In 1988 curator Peter Sutton of the South Australian Museum selected the sculpture to appear in Dreamings, a large exhibition of Australian Aboriginal art that travelled to the United States. The sculptures first went on international display at the Asia Society Galleries on Park Avenue, New York.
Cotton scoreboard banner from the Melbourne Cricket Ground given to Nance Clements
Cricketing journeys to and from Australia
Cricketer Nance Clements made her debut for Victoria against a touring English side at the Melbourne Cricket Ground (MCG) in 1934. She went on to play for Australia, becoming part of a long tradition of contests with bat and ball between Britain and its former colonies.
After her debut match, Clements souvenired the scoreboard banner bearing her name and discovered that 'LARWOOD' was painted on the back.
The MCG had apparently reused the banners from the Ashes Test series of the previous year, when Englishman Harold Larwood outraged Australian crowds and strained British–Australian relations by bowling fast, attacking 'bodyline' deliveries that injured several Australian batsmen.
Kuta Lines 'Streaky' hooded jumper
Indonesian influences on an Australian surf brand
Tony Brown, founder of Australian surfwear company Kuta Lines, left the beaches around Newcastle in New South Wales for the surf breaks of Bali in 1973.
Inspired by the textiles and designs he saw on this first trip to Indonesia, Brown had shirts and boardshorts made for friends and family. Today, with his wife Lynne and brother Mark, he runs a company that makes garments for beachgoers around the world.
From the 1980s, Kuta Lines made hooded 'Streaky' jumpers using a fabric developed in Indonesia. Traditional ikat weaving and dying techniques were adapted to create a fleecy, heavier-weight fabric that would keep surfers warm on the cold southern beaches.
Streakies came in many colours and became something of a cult fashion item on and off the beach.
Lent by Tony Brown.
Medal awarded to Francis Zavier Conaci
Two Aboriginal boys journey to Italy
A small group of Benedictine monks founded the mission of New Norcia on the Victoria Plains of Western Australia in 1846.

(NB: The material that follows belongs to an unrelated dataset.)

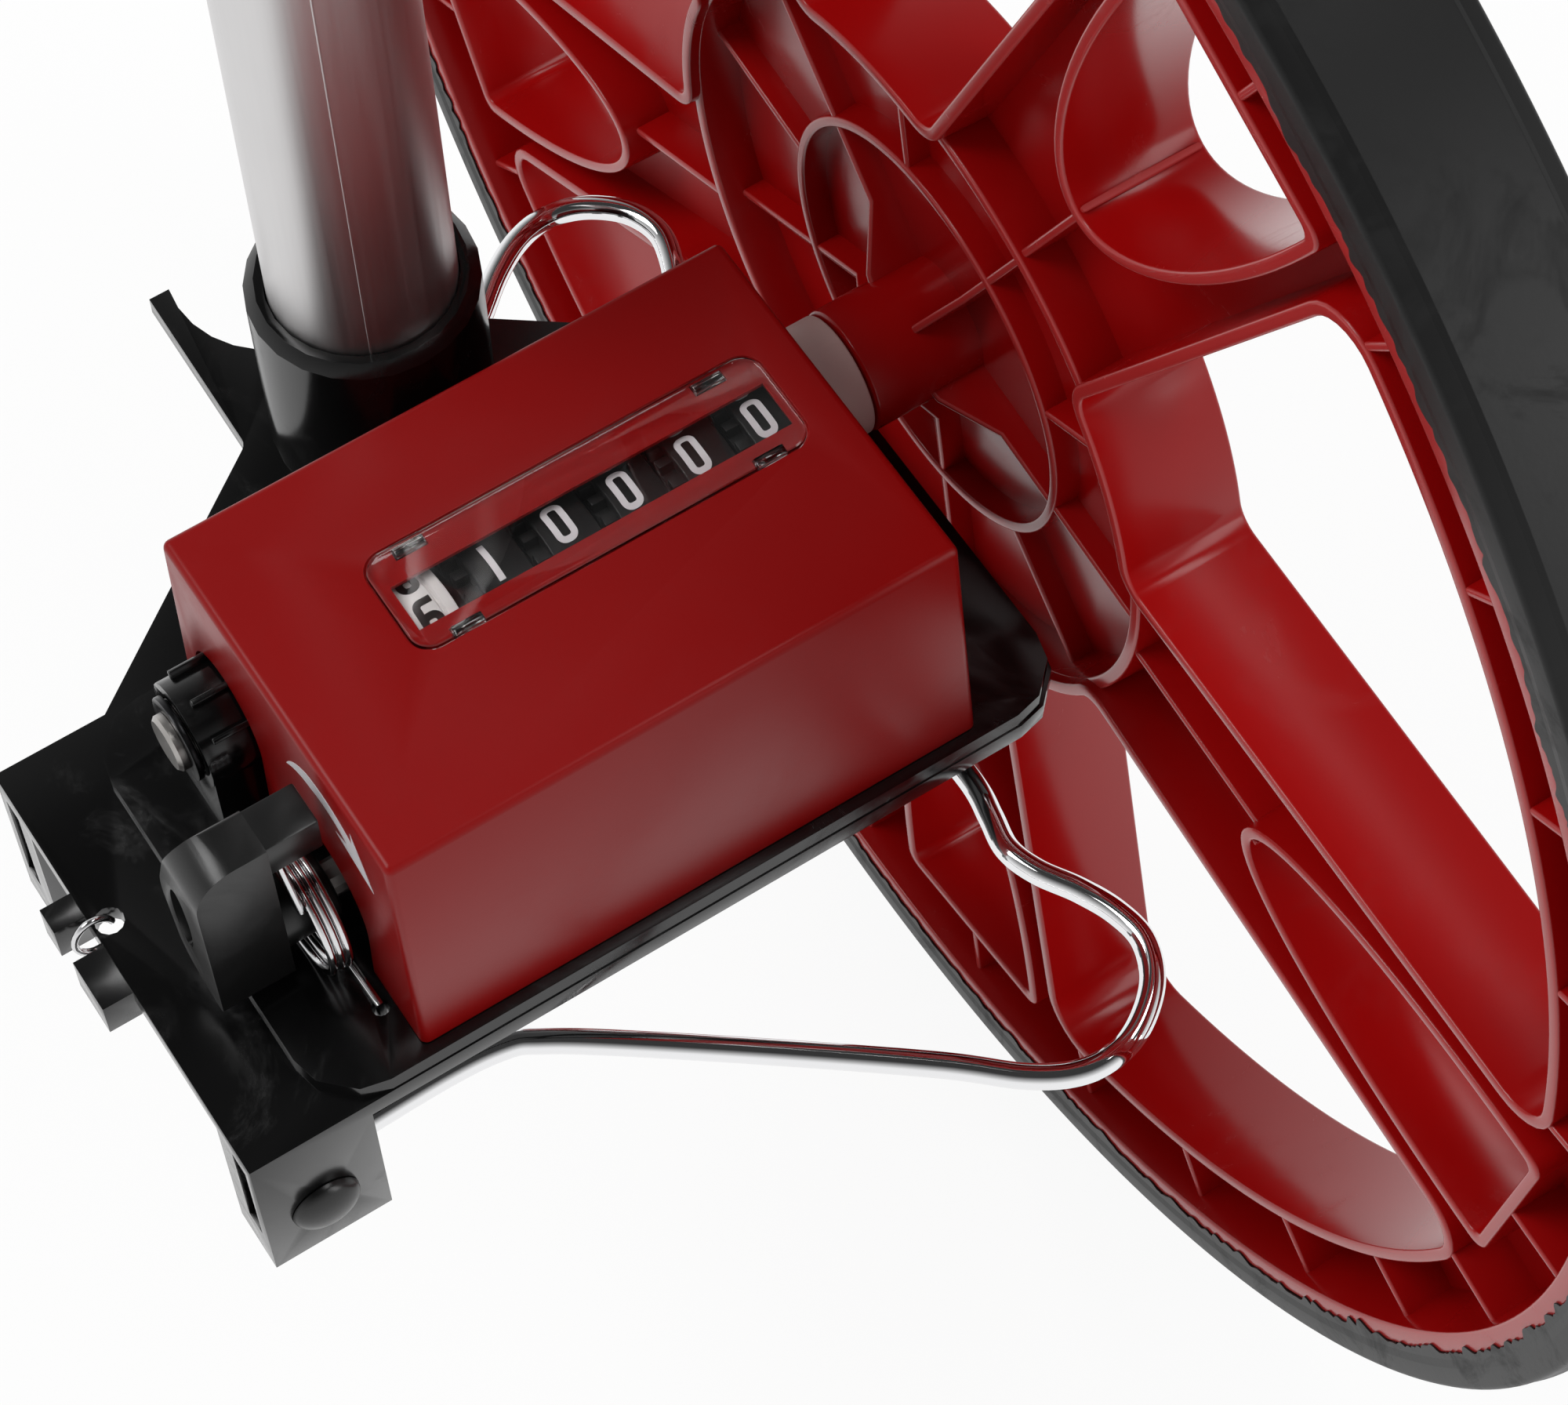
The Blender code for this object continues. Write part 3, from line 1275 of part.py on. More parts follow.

Their aim was to 'civilise' the Yuat — the local Aboriginal people — through education, religious instruction and agricultural work.
In 1849 two Yuat boys, John Baptist Dirimera and Francis Xavier Conaci, travelled to Europe with monk Dom Rosendo Salvado.
The boys joined the monastery at Cava, in Italy, to train as monks. There, for distinction in his examinations, Conaci won this medal.
Lent by New Norcia Monastery and Art Gallery.